■ **Given exercise**
The listing below is to be output in its exact form.

■ **Supplied data**
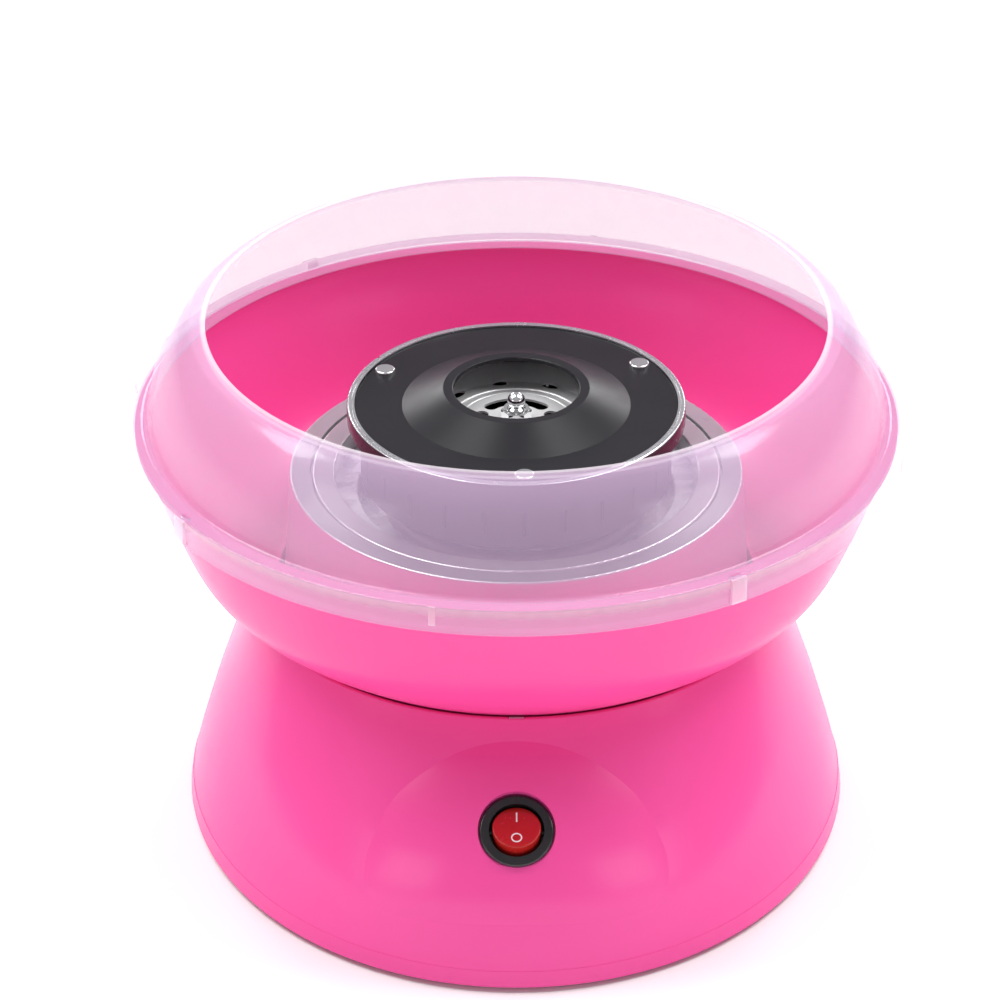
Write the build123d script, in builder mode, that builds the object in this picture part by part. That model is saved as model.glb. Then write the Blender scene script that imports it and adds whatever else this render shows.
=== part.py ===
"""Household cotton candy machine, as an assembly of separate pieces.

Frame: +Z up, the spinning axis is the Z axis, the feet stand on z = 0, the switch faces -Y.
All sizes are in millimetres.
"""
from build123d import *
from math import cos, radians, sin
import os

os.makedirs("parts", exist_ok=True)

# ---------------------------------------------------------------- driving dimensions
TABLE_Z = 7.3             # heights below are counted from a datum this far under the table
FOOT_GAP = 2.0            # the base edge stands this far above the table
BASE_EDGE = TABLE_Z + FOOT_GAP
WALL = 2.4                # moulded wall of the base

# base sections: height, half width (X), depth of the front half (-Y), depth of the rear half (+Y)
BASE_SECTIONS = [
    (15.0, 105.5, 126.9, 112.0),
    (20.0, 104.3, 126.3, 110.5),
    (28.5, 102.1, 124.6, 107.6),
    (36.5, 99.8, 122.0, 104.8),
    (44.0, 97.6, 117.8, 101.9),
    (51.5, 95.2, 112.2, 98.7),
    (59.0, 92.7, 105.4, 95.4),
    (67.0, 90.1, 98.2, 92.0),
    (74.5, 87.6, 91.2, 88.6),
    (82.2, 84.9, 84.9, 84.9),
    (90.0, 82.2, 78.8, 81.2),
]
BAND = (106.4, 127.2, 113.0)      # half width, front and rear depth of the band's lower edge
BAND_STEP = 0.15                  # the band stands this far proud of the wall
BASE_TOP = 82.2
DECK_TOP = 79.2                   # annular deck that carries the dish and the bowl
DECK_THICK = 2.4
DECK_SINK_R = 83.3
DECK_HOLE_R = 62.0

PAD_TILT = 38.6                   # lean of the switch pad's chord from the vertical
PAD_ROUND_R = 81.0                # sideways radius of the switch pad
PAD_PROFILE = [(85.6, 79.2), (92.1, 74.6), (100.2, 68.3), (108.0, 61.2), (114.6, 53.9), (119.7, 45.9),
               (122.9, 37.6), (124.2, 28.9), (124.0, 20.0)]
SEAT_TILT = 50.5                  # elevation of the switch's facing direction
SEAT_CENTRE_R = 109.5             # distance of the seat's centre from the spinning axis
SEAT_CENTRE_Z = 55.7
BEZEL_R = 11.7
SEAT_R = 12.2
CUTOUT_R = 10.1
ROCKER_R = 7.65
ROCKER_OPENING_R = 8.7
ROCKER_FACE = 3.3                 # face of the rocker above its pivot
ROCKER_PIVOT_DEPTH = 1.0
ROCKER_REST = 17.0                # rest tilt of the rocker, upper end pressed in
BEZEL_FACE = 1.9

DISH_TOP = 124.3                  # flat ring round the heater dish
DISH_R = 72.7
DISH_FOOT_R = 75.2
DISH_GROOVE_R = (65.4, 66.2)
DISH_MOUTH_R = 58.3
TRAY_Z = 118.0
TROUGH_R = (28.6, 50.6)           # channel in the tray that holds the heater
TROUGH_Z = 106.6
SHEET = 1.0                       # sheet metal of the dish and the spinner head

BOWL_WALL = 2.2
BOWL_HOLE_R = 76.4
BOWL_RIM_R = 121.8
BOWL_RIM_Z = 143.0

SKIRT_R = 125.0                   # widest radius of the machine
FLANGE_Z = 145.0                  # flat ledge of the guard
GUARD_TOP = 179.1
GUARD_WALL = 1.8
CLIP_TURN = -57.0                 # direction of the first wide clip, counted from +X
CLIP_COUNT = 4

HEAD_RIM_R = 54.1
HEAD_RIM_Z = 148.9
HEAD_BODY_R = 49.8
HEAD_FLOOR_Z = 123.0
LID_TOP = 148.2
CUP_FLOOR_Z = 142.0
CUP_R = 26.4
SPINDLE_R = 2.9
NOSE_Z = 149.4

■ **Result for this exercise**
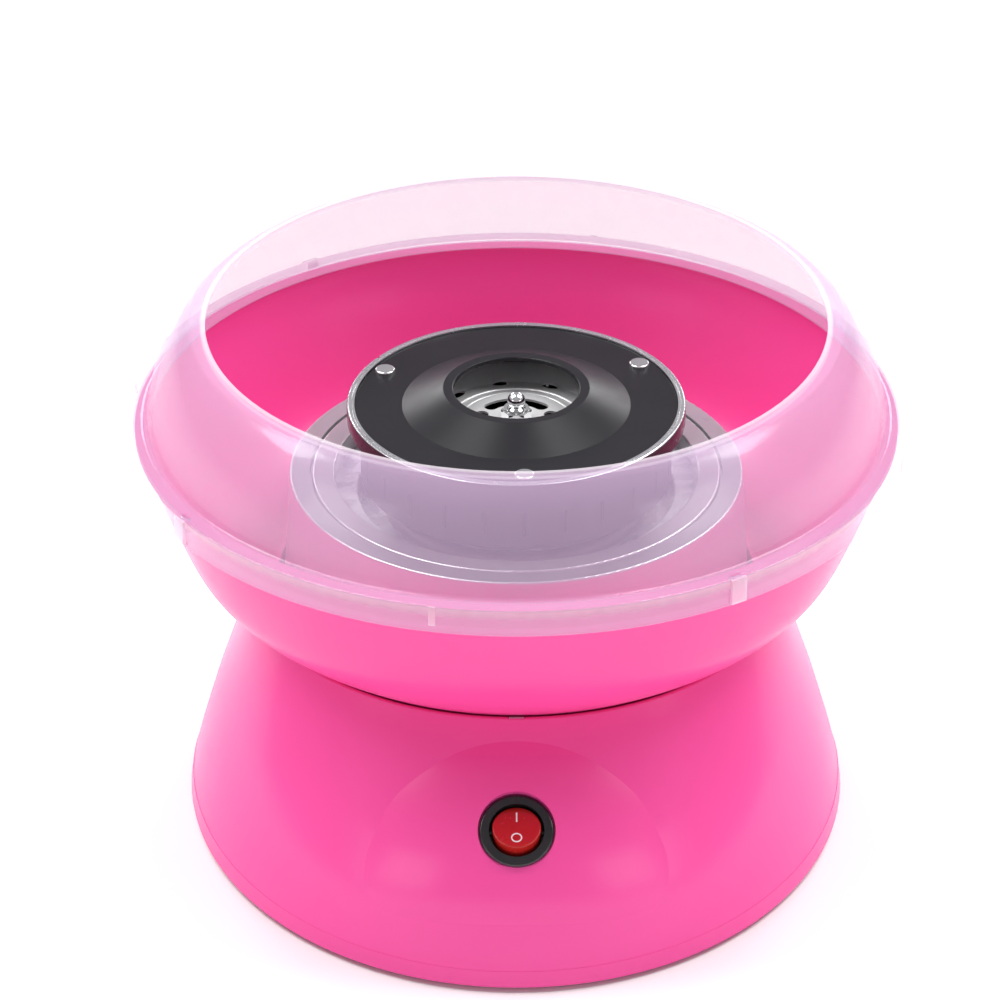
Write the build123d script, in builder mode, that builds the object in this picture part by part. That model is saved as model.glb. Then write the Blender scene script that imports it and adds whatever else this render shows.
=== part.py ===
"""Household cotton candy machine, as an assembly of separate pieces.

Frame: +Z up, the spinning axis is the Z axis, the feet stand on z = 0, the switch faces -Y.
All sizes are in millimetres.
"""
from build123d import *
from math import cos, radians, sin
import os

os.makedirs("parts", exist_ok=True)

# ---------------------------------------------------------------- driving dimensions
TABLE_Z = 7.3             # heights below are counted from a datum this far under the table
FOOT_GAP = 2.0            # the base edge stands this far above the table
BASE_EDGE = TABLE_Z + FOOT_GAP
WALL = 2.4                # moulded wall of the base

# base sections: height, half width (X), depth of the front half (-Y), depth of the rear half (+Y)
BASE_SECTIONS = [
    (15.0, 105.5, 126.9, 112.0),
    (20.0, 104.3, 126.3, 110.5),
    (28.5, 102.1, 124.6, 107.6),
    (36.5, 99.8, 122.0, 104.8),
    (44.0, 97.6, 117.8, 101.9),
    (51.5, 95.2, 112.2, 98.7),
    (59.0, 92.7, 105.4, 95.4),
    (67.0, 90.1, 98.2, 92.0),
    (74.5, 87.6, 91.2, 88.6),
    (82.2, 84.9, 84.9, 84.9),
    (90.0, 82.2, 78.8, 81.2),
]
BAND = (106.4, 127.2, 113.0)      # half width, front and rear depth of the band's lower edge
BAND_STEP = 0.15                  # the band stands this far proud of the wall
BASE_TOP = 82.2
DECK_TOP = 79.2                   # annular deck that carries the dish and the bowl
DECK_THICK = 2.4
DECK_SINK_R = 83.3
DECK_HOLE_R = 62.0

PAD_TILT = 38.6                   # lean of the switch pad's chord from the vertical
PAD_ROUND_R = 81.0                # sideways radius of the switch pad
PAD_PROFILE = [(85.6, 79.2), (92.1, 74.6), (100.2, 68.3), (108.0, 61.2), (114.6, 53.9), (119.7, 45.9),
               (122.9, 37.6), (124.2, 28.9), (124.0, 20.0)]
SEAT_TILT = 50.5                  # elevation of the switch's facing direction
SEAT_CENTRE_R = 109.5             # distance of the seat's centre from the spinning axis
SEAT_CENTRE_Z = 55.7
BEZEL_R = 11.7
SEAT_R = 12.2
CUTOUT_R = 10.1
ROCKER_R = 7.65
ROCKER_OPENING_R = 8.7
ROCKER_FACE = 3.3                 # face of the rocker above its pivot
ROCKER_PIVOT_DEPTH = 1.0
ROCKER_REST = 17.0                # rest tilt of the rocker, upper end pressed in
BEZEL_FACE = 1.9

DISH_TOP = 124.3                  # flat ring round the heater dish
DISH_R = 72.7
DISH_FOOT_R = 75.2
DISH_GROOVE_R = (65.4, 66.2)
DISH_MOUTH_R = 58.3
TRAY_Z = 118.0
TROUGH_R = (28.6, 50.6)           # channel in the tray that holds the heater
TROUGH_Z = 106.6
SHEET = 1.0                       # sheet metal of the dish and the spinner head

BOWL_WALL = 2.2
BOWL_HOLE_R = 76.4
BOWL_RIM_R = 121.8
BOWL_RIM_Z = 143.0

SKIRT_R = 125.0                   # widest radius of the machine
FLANGE_Z = 145.0                  # flat ledge of the guard
GUARD_TOP = 179.1
GUARD_WALL = 1.8
CLIP_TURN = -57.0                 # direction of the first wide clip, counted from +X
CLIP_COUNT = 4

HEAD_RIM_R = 54.1
HEAD_RIM_Z = 148.9
HEAD_BODY_R = 49.8
HEAD_FLOOR_Z = 123.0
LID_TOP = 148.2
CUP_FLOOR_Z = 142.0
CUP_R = 26.4
SPINDLE_R = 2.9
NOSE_Z = 149.4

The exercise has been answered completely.